Now granted, there are problems with this record, and they do come in the lyrics and writing - mostly because these songs can feel underwritten. Take 'Small Adventures' - it's one story, told over and over with only variances in the instrumentation, and while the detail is good, it does drag pretty quickly. Or take 'Small Minds' - he's a good enough MC that I would have preferred a third verse instead of just overlaying the first and second on top of each other to end the track. But at the end of the day, those are minor concerns on an otherwise pretty interesting little project. It doesn't blow my mind in the production or writing, but I've always had a slight aversion to the more twee side of music and it's a testament to Taxxon's command of his atmosphere that this doesn't get insufferable fast.
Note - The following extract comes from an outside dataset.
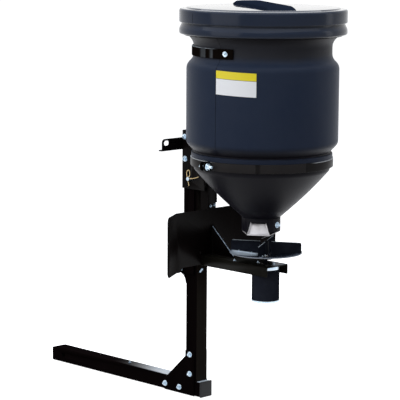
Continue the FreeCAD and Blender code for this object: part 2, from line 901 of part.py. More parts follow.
def outlet_collar():
    """The sleeve on the hopper's spout, with a window in its rear wall."""
    body = piece("outlet_collar")
    sketch = add_sketch(body, "XY_Plane", collar_foot)
    draw_circle(sketch, (0.0, 0.0), dim("spout_radius"))
    draw_circle(sketch, (0.0, 0.0), dim("spout_radius") - dim("outlet_wall"))
    pad(body, sketch, dim("collar_height") - dim("ring_gap") * 2)
    window = add_sketch(body, "XZ_Plane", dim("spout_radius") / 2)
    low = collar_foot - dim("gate_drop")
    foot_half = dim("window_width_foot") / 2
    head_half = dim("window_width_head") / 2
    draw_outline(window, [(-foot_half, low), (foot_half, low),
                          (head_half, window_head), (-head_half, window_head)])
    pocket(body, window, dim("spout_radius"), reverse=True)
    place(body, x=hopper_x, turn=dim("window_turn_angle"))


def gate_plate():
    """The bright plate in the outlet's window, which meters the flow."""
    body = piece("gate_plate")
    foot_half = dim("window_width_foot") / 2 - dim("gate_gap")
    head_half = dim("window_width_head") / 2 - dim("gate_gap")
    low = collar_foot - dim("gate_drop")
    high = window_head - dim("gate_gap")
    sketch = add_sketch(body, "XZ_Plane", dim("gate_offset"))
    draw_outline(sketch, [(-foot_half, low), (foot_half, low),
                          (head_half, high), (-head_half, high)])
    pad(body, sketch, dim("gate_plate"))
    place(body, x=hopper_x, turn=dim("window_turn_angle"))


def spinner_disc():
    """The dished disc that throws the material: flat at the hub, rising to its rim."""
    body = piece("spinner_disc")
    flat = dim("disc_flat")
    rim = dim("disc_radius")
    crest = disc_top + dim("disc_dish")
    plate = dim("disc_plate")
    sketch = add_sketch(body, "XZ_Plane")
    draw_outline(sketch, [
        (dim("shaft_radius"), disc_top - plate), (flat, disc_top - plate),
        (rim, crest - plate), (rim, crest), (flat, disc_top), (dim("shaft_radius"), disc_top)])
    revolve(body, sketch)
    place(body, x=spinner_x)


def spinner_vane(label, turn):
    """An upright blade that follows the disc's dish, with a rounded outer corner."""
    body = piece(label)
    plate = dim("vane_plate")
    blade = add_sketch(body, "XZ_Plane", -plate / 2)
    base = disc_top + dim("vane_lift")
    slope = dim("disc_dish") / (dim("disc_radius") - dim("disc_flat"))
    tip = base + (dim("vane_end") - dim("disc_flat")) * slope
    top = disc_top + dim("vane_height")
    draw_outline(blade, [
        (dim("vane_start"), base), (dim("disc_flat"), base), (dim("vane_end"), tip),
        (dim("vane_end"), top), (dim("vane_start"), top)])
    pad(body, blade, plate)
    round_edges(body, dim("vane_height") / 6, lambda edge: runs_along(edge, 1)
                and is_near(edge.CenterOfMass.z, top.value)
                and is_near(edge.CenterOfMass.x, dim("vane_end").value))
    place(body, x=spinner_x, turn=turn)


def spinner_hub():
    """The collar that clamps the disc to the shaft."""
    body = piece("spinner_hub")
    sketch = add_sketch(body, "XY_Plane", disc_top)
    draw_circle(sketch, (0.0, 0.0), dim("hub_radius"))
    draw_circle(sketch, (0.0, 0.0), dim("shaft_radius"))
    pad(body, sketch, hub_head - disc_top)
    place(body, x=spinner_x)


def drive_shaft():
    """The shaft from the motor through the disc to the hub's head."""
    body = piece("drive_shaft")
    foot = arm_head - dim("arm_plate") - dim("motor_ring") + dim("mast_gap")
    sketch = add_sketch(body, "XY_Plane", foot)
    draw_circle(sketch, (0.0, 0.0), dim("shaft_radius"))
    pad(body, sketch, hub_head + dim("shaft_rise") - foot)
    place(body, x=spinner_x)


# ------------------------------------------------------------------ shield, arm, motor

def shield():
    """The bent guard between mast and spinner, its wings turned rearward."""
    body = piece("shield")
    plate = dim("shield_plate")
    half = dim("shield_half")
    wing = dim("shield_wing")
    bend = dim("shield_bend_angle")
    across = wing * bend.cosine()
    along = wing * bend.sine()
    lean = plate * bend.sine()
    lift = plate * bend.cosine()
    inset = plate * 0.268
    sketch = add_sketch(body, "XY_Plane", shield_foot)
    draw_outline(sketch, [
        (upright_back, -half), (upright_back, half),
        (upright_back + along, half + across),
        (upright_back + along + lift, half + across - lean),
        (upright_back + plate, half - inset),
        (upright_back + plate, inset - half),
        (upright_back + along + lift, lean - half - across),
        (upright_back + along, -half - across),
    ])
    pad(body, sketch, dim("shield_height"))
    notch = add_sketch(body, "YZ_Plane", upright_back - 1.0)
    foot = shield_foot
    rise = dim("shield_notch")
    draw_outline(notch, [(-half + rise, foot - 1.0), (half - rise, foot - 1.0),
                         (half - rise * 2, foot + rise), (rise * 2 - half, foot + rise)])
    pocket(body, notch, plate + 2.0, reverse=True)
    round_edges(body, dim("shield_corner"), lambda edge: abs(edge.CenterOfMass.y)
                > (half + across - lean).value - 0.01
                and edge.Length < plate.value + 0.01)
    place(body, x=post_x)


def spinner_arm():
    """The inverted channel that carries the motor out under the hopper."""
    body = piece("spinner_arm")
    half = dim("arm_half")
    plate = dim("arm_plate")
    head = arm_head
    foot = arm_foot
    length = spinner_reach + dim("arm_reach") - shield_back
    sketch = add_sketch(body, "YZ_Plane", shield_back)
    draw_outline(sketch, [(-half, foot), (plate - half, foot), (plate - half, head - plate),
                          (half - plate, head - plate), (half - plate, foot), (half, foot),
                          (half, head), (-half, head)])
    pad(body, sketch, length)
    round_edges(body, plate, lambda edge: runs_along(edge, 0)
                and is_near(edge.CenterOfMass.z, head.value))
    bore = add_sketch(body, "XY_Plane", head)
    draw_circle(bore, (spinner_reach, 0.0), dim("motor_bore"))
    pocket(body, bore, plate * 2)
    place(body, x=post_x)


def arm_web():
    """The corner plate between the shield and the arm."""
    body = piece("arm_web")
    leg = dim("web_leg")
    sketch = add_sketch(body, "XZ_Plane", -dim("web_plate") / 2)
    base = arm_head
    land = dim("web_land")
    draw_outline(sketch, [(shield_back, base), (shield_back + leg, base),
                          (shield_back + leg, base + land), (shield_back + land, base + leg),
                          (shield_back, base + leg)])
    pad(body, sketch, dim("web_plate"))
    place(body, x=post_x)


def motor_can():
    """The motor's plain can, hung under the arm."""
    body = piece("motor_can")
    head = arm_head - dim("arm_plate")
    sketch = add_sketch(body, "XY_Plane", motor_foot + dim("motor_ring"))
    draw_circle(sketch, (0.0, 0.0), dim("motor_radius") - dim("motor_inset"))
    pad(body, sketch, head - dim("motor_ring") * 2 - motor_foot)
    place(body, x=spinner_x)


def motor_cover(label, foot, bore):
    """One of the motor's pressed end rings, bored where the shaft comes out."""
    body = piece(label)
    radius = dim("motor_radius")
    head = foot + dim("motor_ring")
    sketch = add_sketch(body, "XZ_Plane")
    draw_outline(sketch, [(bore, foot), (radius, foot), (radius, head), (bore, head)])
    revolve(body, sketch)
    place(body, x=spinner_x)


def build():
    """Make every sub-part, check it and write it."""
    shank_tube()
    shank_cap()
    post()
    gusset("gusset_near", -1)
    gusset("gusset_far", 1)
    mast_saddle()
    mast_flare()
    hopper_bracket()
    bracket_packer("packer_near", -1)
    bracket_packer("packer_far", 1)
    upright()
    lock_pin()
    tie_bar()
    hopper()
    lid()
    lid_grip()
    clamp_ring()
    clamp_ear("clamp_ear_front", -1)
    clamp_ear("clamp_ear_rear", 1)
    clamp_bolt()
    neck_strap()
    neck_stay()
    strap_spacer()
    outlet_collar()
    gate_plate()
    spinner_disc()
    for number in range(4):
        spinner_vane(f"spinner_vane_{number + 1}", dim("vane_angle") + 90.0 * number)
    spinner_hub()
    drive_shaft()
    shield()
    spinner_arm()
    arm_web()
    motor_can()
    motor_cover("motor_top_ring", arm_head - dim("arm_plate") - dim("motor_ring"),
                dim("shaft_radius") + dim("bearing_gap"))
    motor_cover("motor_base_ring", motor_foot, dim("shaft_radius"))
    doc.recompute()
    for thing in doc.Objects:
        if "Invalid" in thing.State or "Error" in thing.State:
            raise RuntimeError(f"{thing.Label} failed: {thing.State}")
    os.makedirs("parts", exist_ok=True)
    for part in PARTS:
        shape = part.Shape
        if shape.isNull() or not shape.isValid() or not shape.Solids:
            raise RuntimeError(f"{part.Label} has no valid solid")
        shape.exportStep(f"parts/{part.Label}.step")
        print(part.Label, len(shape.Solids), round(shape.Volume))


build()
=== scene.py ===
"""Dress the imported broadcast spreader: finishes, fasteners, clip, plate, light and camera."""

import logging
import math
from dataclasses import dataclass, field
from enum import Enum
from typing import Any, Sequence

import bmesh
import bpy
from mathutils import Matrix, Vector


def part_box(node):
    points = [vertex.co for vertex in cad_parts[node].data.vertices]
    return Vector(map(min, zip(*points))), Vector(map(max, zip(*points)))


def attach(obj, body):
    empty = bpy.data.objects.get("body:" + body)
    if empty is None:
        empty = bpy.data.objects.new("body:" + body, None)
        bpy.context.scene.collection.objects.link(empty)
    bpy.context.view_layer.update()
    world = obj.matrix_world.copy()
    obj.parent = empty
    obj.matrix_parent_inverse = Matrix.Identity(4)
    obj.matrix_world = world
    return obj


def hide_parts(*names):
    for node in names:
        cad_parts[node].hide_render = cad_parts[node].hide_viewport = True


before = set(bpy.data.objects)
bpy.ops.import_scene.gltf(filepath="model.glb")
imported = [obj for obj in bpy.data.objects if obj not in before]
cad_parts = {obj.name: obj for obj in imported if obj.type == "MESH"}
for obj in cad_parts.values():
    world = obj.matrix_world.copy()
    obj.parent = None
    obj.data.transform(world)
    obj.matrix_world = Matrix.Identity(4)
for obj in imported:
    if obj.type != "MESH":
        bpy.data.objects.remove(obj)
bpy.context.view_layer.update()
LOG = logging.getLogger("spreader")

Point = tuple[float, float]
Triple = tuple[float, float, float]
Material = bpy.types.Material
Thing = bpy.types.Object
Palette = dict[str, Material]

HOPPER_AXIS: Point = (0.949, 0.0)
SPINNER_AXIS: Point = (0.972, 0.0)


class Body(Enum):
    """The moving groups of the machine."""

    FRAME = "frame"
    SPINNER = "spinner"
    LID = "lid"


class Slot(Enum):
    """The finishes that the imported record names."""

    FRAME_BLACK = "frame_black"
    TUB = "tub_plastic"
    CAP = "cap_plastic"
    ZINC = "zinc"
    STEEL = "plate_steel"
    MOTOR = "motor_paint"


# ---------------------------------------------------------------- node trees

def operator(operation: str, swapped: bool = False) -> Any:
    """Make one of Python's operators add a Math node.

    Args:
        operation: The node's operation.
        swapped: Whether the other value comes first.

    Returns:
        The method, for Sock.
    """
    def method(sock: "Sock", other: Any) -> "Sock":
        """Join two values by one Math node."""
        values = (other, sock) if swapped else (sock, other)
        return sock.graph.node("ShaderNodeMath", {"operation": operation},
                               dict(enumerate(values)))
    return method


class Sock:
    """One value in a node tree, on which Python's operators add Math nodes."""

    __add__, __radd__ = operator("ADD"), operator("ADD", True)
    __sub__, __rsub__ = operator("SUBTRACT"), operator("SUBTRACT", True)
    __mul__, __rmul__ = operator("MULTIPLY"), operator("MULTIPLY", True)

    def __init__(self, graph: "Graph", socket: bpy.types.NodeSocket) -> None:
        """Keep the tree's builder and the socket that carries the value."""
        self.graph, self.socket = graph, socket

    def above(self, low: float, high: float) -> "Sock":
        """Ramp softly from 0 at low to 1 at high."""
        return self.graph.node(
            "ShaderNodeMapRange", {"interpolation_type": "SMOOTHSTEP"},
            {"Value": self, "From Min": low, "From Max": high})

    def between(self, rise: Point, fall: Point) -> "Sock":
        """A mask that ramps up over one range and down over a later one."""
        return self.above(*rise) * (1.0 - self.above(*fall))

    def size(self) -> "Sock":
        """The value without its sign."""
        return self.graph.node("ShaderNodeMath", {"operation": "ABSOLUTE"}, {0: self})


class Graph:
    """A node tree under construction."""

    def __init__(self, tree: bpy.types.NodeTree) -> None:
        """Empty the tree and keep it."""
        self.tree = tree
        tree.nodes.clear()

    def node(self, kind: str, settings: dict[str, Any] | None = None,
             values: dict[Any, Any] | None = None, out: Any = 0) -> Sock:
        """Make one node.

        Args:
            kind: The node's type.
            settings: Its own options, set before its sockets.
            values: Numbers, colours or links for its sockets, by name or place.
            out: The output that is handed back.

        Returns:
            The chosen output.
        """
        made = self.tree.nodes.new(kind)
        for word, setting in (settings or {}).items():
            setattr(made, word, setting)
        for key, value in (values or {}).items():
            if isinstance(value, Sock):
                self.tree.links.new(value.socket, made.inputs[key])
            else:
                made.inputs[key].default_value = value
        return Sock(self, made.outputs[out])

    def close(self, kind: str, result: Sock) -> None:
        """End the tree in an output node of that kind."""
        self.tree.links.new(result.socket, self.tree.nodes.new(kind).inputs[0])

    def seen(self) -> Sock:
        """1 for a ray that shows the surface, directly, mirrored or through glass, else 0."""
        camera, glossy, through = (self.node("ShaderNodeLightPath", out=f"Is {ray} Ray")
                                   for ray in ("Camera", "Glossy", "Transmission"))
        return (camera + glossy + through).above(0.0, 1.0)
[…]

In fact, for me this is a light 7/10, I did enjoy this, and definitely a recommendation if you can get behind some introverted but melodically well-balanced synthpop, and especially if you're a fan of the Postal Service. In comparison to his other projects, The Anthill is easily one of Eric Taxxon's most accessible records - but arguably one of his tightest and most cohesive as well, and even though I doubt he'll return to this sound any time soon, this was a good experiment - definitely check it out.